The way in which work experience operates can differ greatly depending on the sector you’re applying to, so do as much research as possible to increase your knowledge, and subsequently your chances of success.
It’s also worth being aware that you might need to be prepared to move to different areas of the country for internships in some industries, such as science and engineering.
Where to find internships
Large organisations in sectors such as finance, consulting and law run formal internship schemes which will give you an advantage if you’re applying for permanent positions in these areas in the future.
They may be advertised as early as October for the following summer, be aimed at particular year groups, and are always very competitive, so do your research and apply early. Opportunities with smaller employers are more likely to be advertised throughout the year.
This usually refers to work experience completed as part of your course. Not all degrees offer this, though some have it built in, so check with your department if you’re interested. In some instances, they might also be able to provide assistance with finding an employer.
Read more about how placements work at Goldsmiths.
If an organisation cannot offer you a formal placement, you may be able to “shadow” a member of staff.
This involves spending a short period of time with them, watching what their role entails and asking questions about their work.
These opportunities won’t be advertised, so think about the areas and organisations you’re interested in and contact them directly. Think about whether anyone in your existing networks could help you.
Volunteering gives you a chance to gain valuable transferable skills, while also giving something back to an organisation or community that could benefit from your skills.
There are a variety of roles available, from helping an organisation build their website, to organising a fundraising event.
See much more information about volunteering.
Part time work
Many students supplement their studies with a part-time job. As well as earning some extra money, it’s a great way to develop some transferable skills valued by employers, such as time management and team working.
These roles are typically found in the service sector rather than at a professional or graduate level.
See more about finding jobs.
Also known as remote, online or e-experience, virtual internships and work experience opportunities are being offered by more employers.
This is a great way to develop a range of skills from home through your computer. It can also mean you can gain experience with a company without having to travel, potentially opening up a range of global opportunities.
For more information about virtual work experience visit prospects.ac.uk.
You may be able to work in the UK but there will be restrictions, so speak with your university’s international student advice service and above all, ensure you comply with your visa requirements. See our immigration team's page on working while studying.
Many employers aren’t well- educated on laws around employing international students, so make sure you are by reading sites such as ukcisa.org.uk.

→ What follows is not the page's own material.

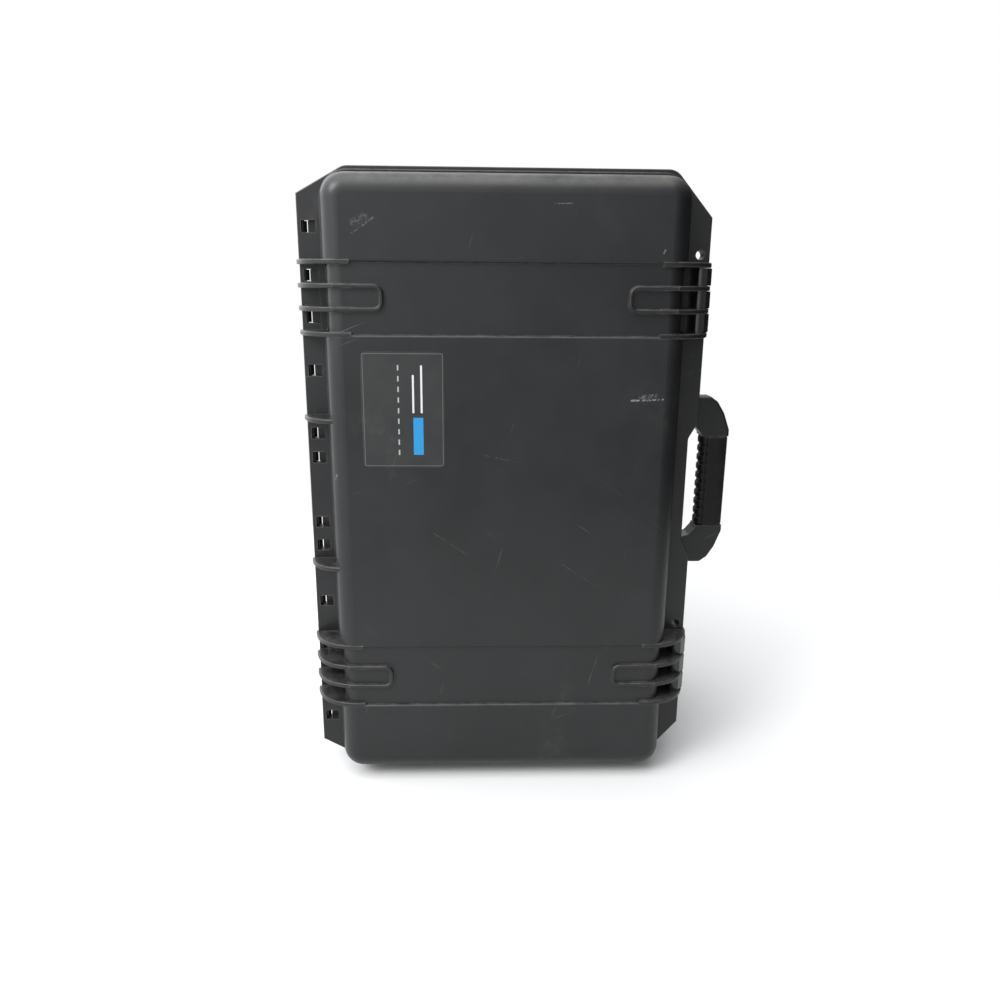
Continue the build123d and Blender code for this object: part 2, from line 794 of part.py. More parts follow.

See further information from Goldsmiths Career Service for international students.
Make the most of your experience
Before you start
Make sure you know what time you need to arrive and to whom you should report. Plan your journey and allow extra time, so you arrive early. If you aren’t sure of the dress code, dress smartly.
If you’ve not done so already, look on the organisation’s website to find out more about what they do and who they work with. This demonstrates your motivation and initiative, and shows you’ve taken time to prepare.
Approach tasks with enthusiasm
Do them to the best of your ability, even if you consider them boring. Show that you are looking for opportunities to improve and take on responsibility.
Don’t be afraid to challenge yourself a little or ask questions if you are not sure about a task. Take the initiative to get involved as much as possible, offering to help where you can.
Talk to colleagues
It’s an excellent opportunity to get insight into the sector and opportunities available. Ask your colleagues about their roles and how they got into them.
You might pick up some helpful tips and discover unconventional job routes and roles that are new to you. If you speak to someone who is involved in recruiting staff, you could find out what they look for when shortlisting candidates, what kind of experience they value and how you can make your application stand out.
Ask for feedback at the end of the placement
Find out what they felt your strengths were and whether there are areas you could further develop. Ask if they are happy to provide you with a reference.
Sending a note of thanks afterwards is a polite way to show your thanks and maintain contact. Staying in touch and letting them know what you are doing can be a great way to find out about future opportunities. Invite colleagues to connect with you on LinkedIn.
Don't forget to note your achievements and tasks you were involved with so you can use them as potential examples in applications and interviews.